Start

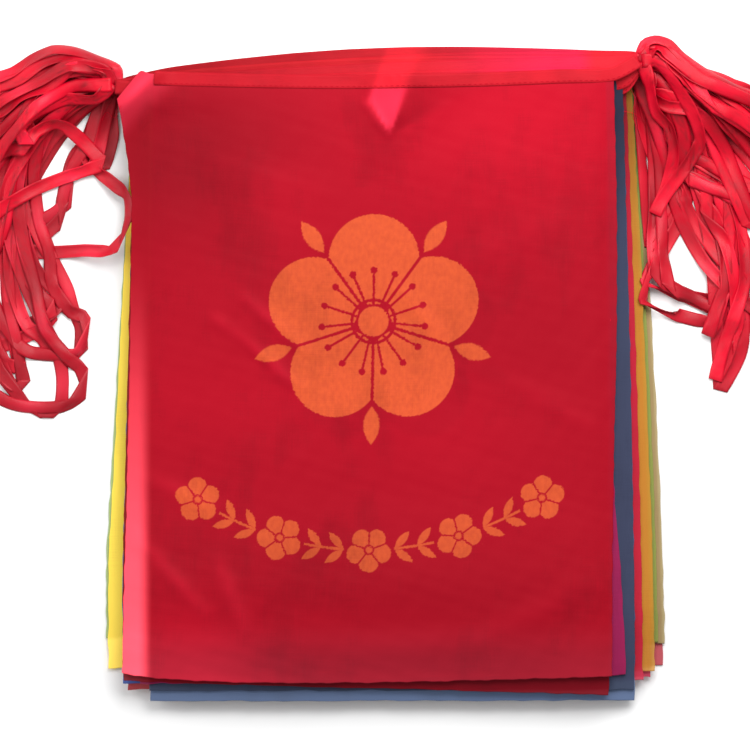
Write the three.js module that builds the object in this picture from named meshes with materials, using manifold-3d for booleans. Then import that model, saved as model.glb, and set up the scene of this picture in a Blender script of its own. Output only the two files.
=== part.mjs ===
import * as THREE from 'three';
import { mergeVertices } from 'three/addons/utils/BufferGeometryUtils.js';
import Module from 'manifold-3d';

// A string of cloth flags on one ribbon, zigzag folded into a flat pile, the ribbon between the flags
// bunched into a hank at each upper corner. Millimetres: the pile lies on z = 0, +X is the right side of
// the flags and +Y points to their heads.

const flagWidth = 280;
const headWidth = 276;
const cloth = 1;
const gap = 0.32;
const ribbonWidth = 8;
const ribbonThick = 1;

// The flags fan out at the foot: a border moved outwards there by one millimetre is moved this much at the
// head. Each side closes evenly between two shares of the way from the foot level to the head level.
const fan = {
  left: { shift: 0.2, from: 0.2, to: 0.9 },
  right: { shift: 0.45, from: 0, to: 1 },
};
const footLevel = -175;
const headLevel = 175;

// Slope at which cloth falls over the edges of the flags below it, and how far out that is looked for
const drapeSlope = 0.3;
const drapeReach = 70;

// One row for each flag, lowest first: middle of the foot in X, foot in Y with its swing in degrees, both
// ends of the head in Y, rise of the head between them, and the colour of the cloth
const flags = [
  { foot: 26.8, low: -168.0, swing: 0.0, headLeft: 173, headRight: 181, rise: 6, color: 0xa03c46 },
  { foot: 28.0, low: -155.3, swing: 0.0, headLeft: 173, headRight: 187, rise: 7, color: 0xa08c6e },
  { foot: 24.0, low: -155.0, swing: 0.2, headLeft: 173, headRight: 187, rise: 6.5, color: 0x91a064 },
  { foot: -15.6, low: -153.0, swing: -0.3, headLeft: 173, headRight: 188, rise: 8, color: 0xb4dc7d },
  { foot: 20.5, low: -169.7, swing: 0.1, headLeft: 173, headRight: 186, rise: 6, color: 0xd28c3c },
  { foot: -14.1, low: -169.7, swing: 0.0, headLeft: 172, headRight: 184, rise: 5, color: 0xebd750 },
  { foot: 19.3, low: -174.9, swing: 0.0, headLeft: 172, headRight: 183, rise: 3.5, color: 0xcd3c64 },
  { foot: 21.6, low: -171.0, swing: -0.1, headLeft: 172, headRight: 182, rise: 2.5, color: 0xe6c83c },
  { foot: 14.7, low: -176.7, swing: 0.0, headLeft: 171, headRight: 180, rise: 1.5, color: 0xc8324b },
  { foot: -2.6, low: -181.9, swing: 0.0, headLeft: 168, headRight: 175, rise: 0, color: 0xc8142d },
  { foot: -5.5, low: -177.8, swing: 0.2, headLeft: 170, headRight: 176, rise: 2, color: 0x3c64b4 },
  { foot: 10.1, low: -188.2, swing: 0.1, headLeft: 163, headRight: 170, rise: 0, color: 0x5a82c3 },
  { foot: 9.8, low: -182.0, swing: 0.1, headLeft: 168, headRight: 173, rise: 0, color: 0x3c4b82 },
  { foot: 4.5, low: -175.5, swing: 1.1, headLeft: 172, headRight: 184, rise: 2, color: 0xa52d64 },
  { foot: -5.2, low: -180.5, swing: -1.6, headLeft: 169, headRight: 177.5, rise: 1, color: 0xbe142d },
];

// Lines that the grids of all the flags share, so that neighbours in the pile bend alike. Those across X
// are given at the foot and fan with the flags, those across Y are level.
const linesX = [-140, -122, -70, 0, 70, 118, 136, 150];
const linesY = [-180, -166, -140, -80, 0, 80, 140, 158];
const lineClear = 5;

// The top flag: its edges, the corner that is tucked over the left hank, and its own finer lines
const top = {
  low: -173.5,
  left: -140.3,
  right: 136.6,
  headLeft: 175.2,
  headRight: 177,
  headSag: 3.4,
  bowLow: 5.5,
  bowHigh: 8.1,
  bowFrom: 101,
  cornerX: -148.4,
  cornerY: 158.8,
  ribbonFrom: -118,
  color: 0xcd192d,
};
const topLinesX = [-138, -128, -119, -102, -75, -40, -12, 2, 16, 32, 48, 75, 105, 126];
const topLinesY = [-155, -120, -70, -10, 45, 90, 118, 136, 147, 155];

// Soft folds of the top flag, each a ridge between two points with its height and half width
const folds = [
  { from: [4, 176], to: [-4, 157], height: 2.6, width: 7 },
  { from: [-4, 157], to: [9, 139], height: 2.2, width: 7 },
  { from: [9, 139], to: [46, 167], height: 1.8, width: 8 },
  { from: [-149, 156], to: [-128, 178], height: 3.0, width: 8 },
  { from: [-125, 95], to: [-40, 10], height: 1.2, width: 16 },
  { from: [70, 120], to: [120, -20], height: 1.0, width: 18 },
  { from: [-100, -40], to: [20, -130], height: 1.2, width: 18 },
];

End

*Problem details*. Everything from the first line above through the line that contains "const headLevel = 175;" should be duplicated exactly, please, and nothing beyond it.

*The result*.
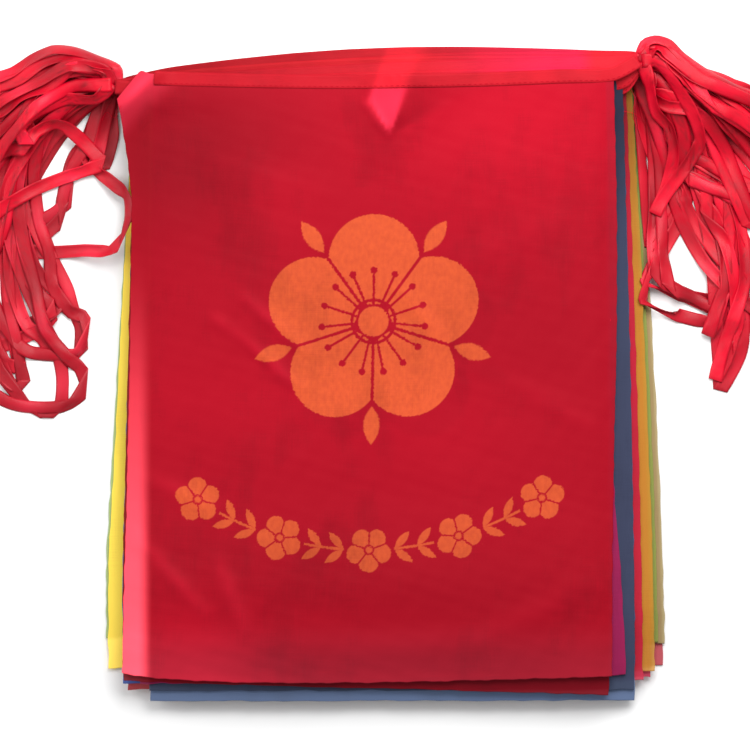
Write the three.js module that builds the object in this picture from named meshes with materials, using manifold-3d for booleans. Then import that model, saved as model.glb, and set up the scene of this picture in a Blender script of its own. Output only the two files.
=== part.mjs ===
import * as THREE from 'three';
import { mergeVertices } from 'three/addons/utils/BufferGeometryUtils.js';
import Module from 'manifold-3d';

// A string of cloth flags on one ribbon, zigzag folded into a flat pile, the ribbon between the flags
// bunched into a hank at each upper corner. Millimetres: the pile lies on z = 0, +X is the right side of
// the flags and +Y points to their heads.

const flagWidth = 280;
const headWidth = 276;
const cloth = 1;
const gap = 0.32;
const ribbonWidth = 8;
const ribbonThick = 1;

// The flags fan out at the foot: a border moved outwards there by one millimetre is moved this much at the
// head. Each side closes evenly between two shares of the way from the foot level to the head level.
const fan = {
  left: { shift: 0.2, from: 0.2, to: 0.9 },
  right: { shift: 0.45, from: 0, to: 1 },
};
const footLevel = -175;
const headLevel = 175;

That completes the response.